Sen. John Hoeven, R-N.D., stressed the importance of the program in alleviating the growing pilot shortage nationwide.

"Right now, we are 18,000 pilots short," said Hoeven. "So this also helps the traveling public, particularly in rural areas. You see how we've lost flights in rural America, one of the reasons why is this pilot shortage."

Hoeven has also co-sponsored a bill with Sen. Tammy Baldwin, D-WI), called the "American Aviation Act." The bill, introduced in the Senate on April 7, 2022, will require the FAA to provide grants to accredited flight schools to assist veterans in paying for their instruction, according to

Hoeven says there is a gap present between the educational assistance funds veterans currently have access to, and the cost of pilot training.

"Right now they can use the GI Bill, and the federal tuition assistance program," said Hoeven. "But that doesn't cover the full cost of getting a pilot's license. The idea with 'Vets 2 Wings' is that we cover that gap."

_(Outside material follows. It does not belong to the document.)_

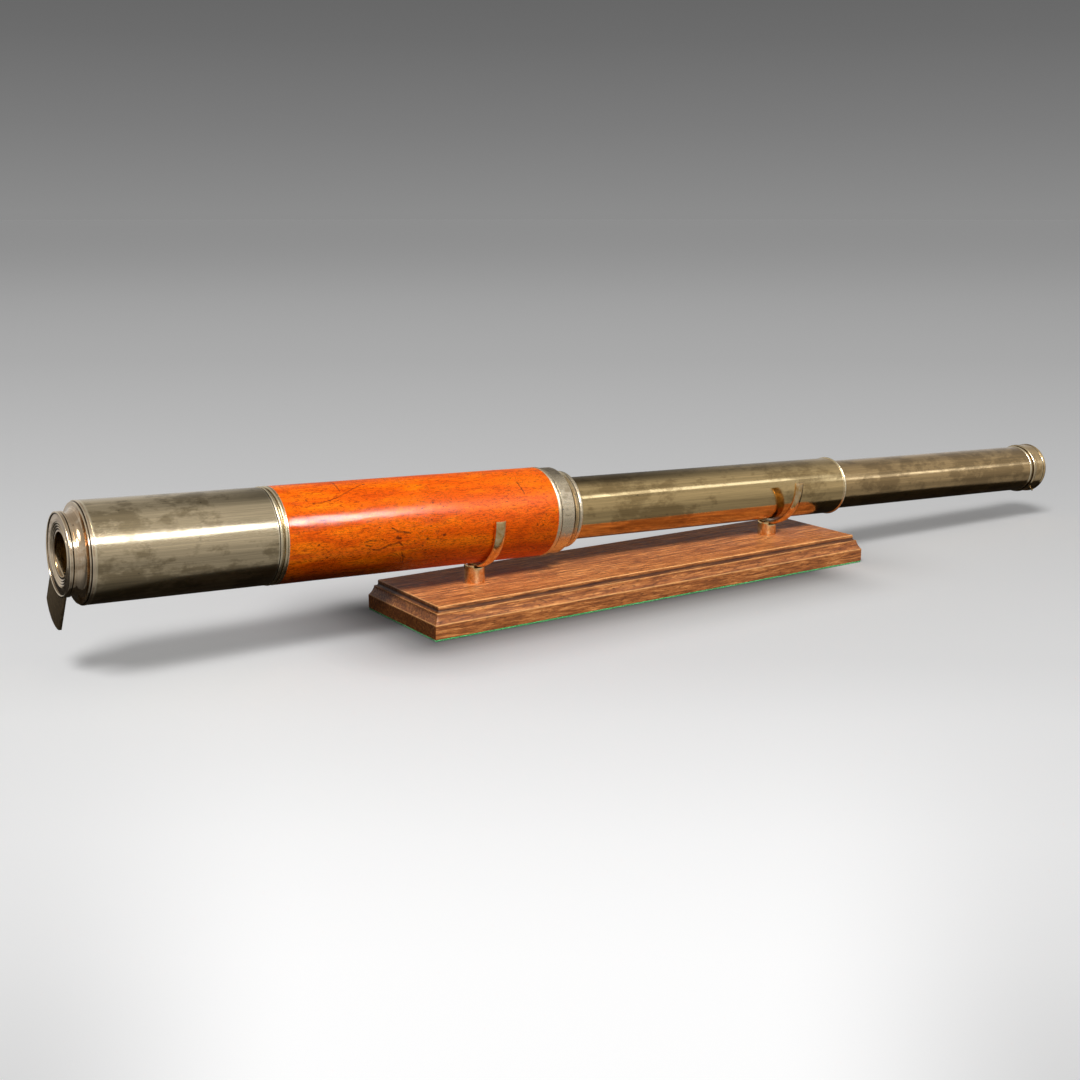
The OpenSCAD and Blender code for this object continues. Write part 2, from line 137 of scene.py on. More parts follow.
floor_r = 60.0
floor = flat_mesh("floor", [(floor_r * math.cos(a * math.pi / 32), floor_r * math.sin(a * math.pi / 32), 0)
                            for a in range(64)])
painted_floor, tree = empty_material("painted_floor")
place = add(tree, "ShaderNodeTexCoord").outputs["Object"]
look_x, look_y = 0.5565, 0.8308
ahead = vector(tree, "DOT_PRODUCT", place, (look_x, look_y, 0))
# One over the way ahead of a point in front, or out from the middle where that is more, so that the far
# floor has room on the scale
from_front = calc(tree, "ADD", ahead, 1.055)
out_from = vector(tree, "LENGTH", place)
from_middle = calc(tree, "SUBTRACT", out_from, 0.65)
way_off = calc(tree, "SMOOTH_MAX", from_front, from_middle, 0.4)
far_off = calc(tree, "SMOOTH_MAX", way_off, 0.38, 0.15)
nearness = calc(tree, "DIVIDE", 0.4, far_off, use_clamp=True)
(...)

Elizabeth Bjerke, associate dean of the aerospace school, spoke of existing partnerships between the private sector and armed forces to recruit pilots, and of the opportunity to strengthen them through "Vets 2 Wings".

"One of the things we've learned throughout this process is our industry partners, Delta, United, Jetblue, American Airlines, they already have embedded veteran services within their airlines," said Bjerke. "We're going to be connecting our students to these entities, and really serving as that mentorship and pathway forward."

There are currently about 100 veterans enrolled in UND's aviation program, with efforts to recruit approximately 40 more veterans underway. If the American Aviation Act passes the House and is signed by the president, UND aerospace faculty are hopeful "Vets 2 Wings" can be expanded to other flight schools.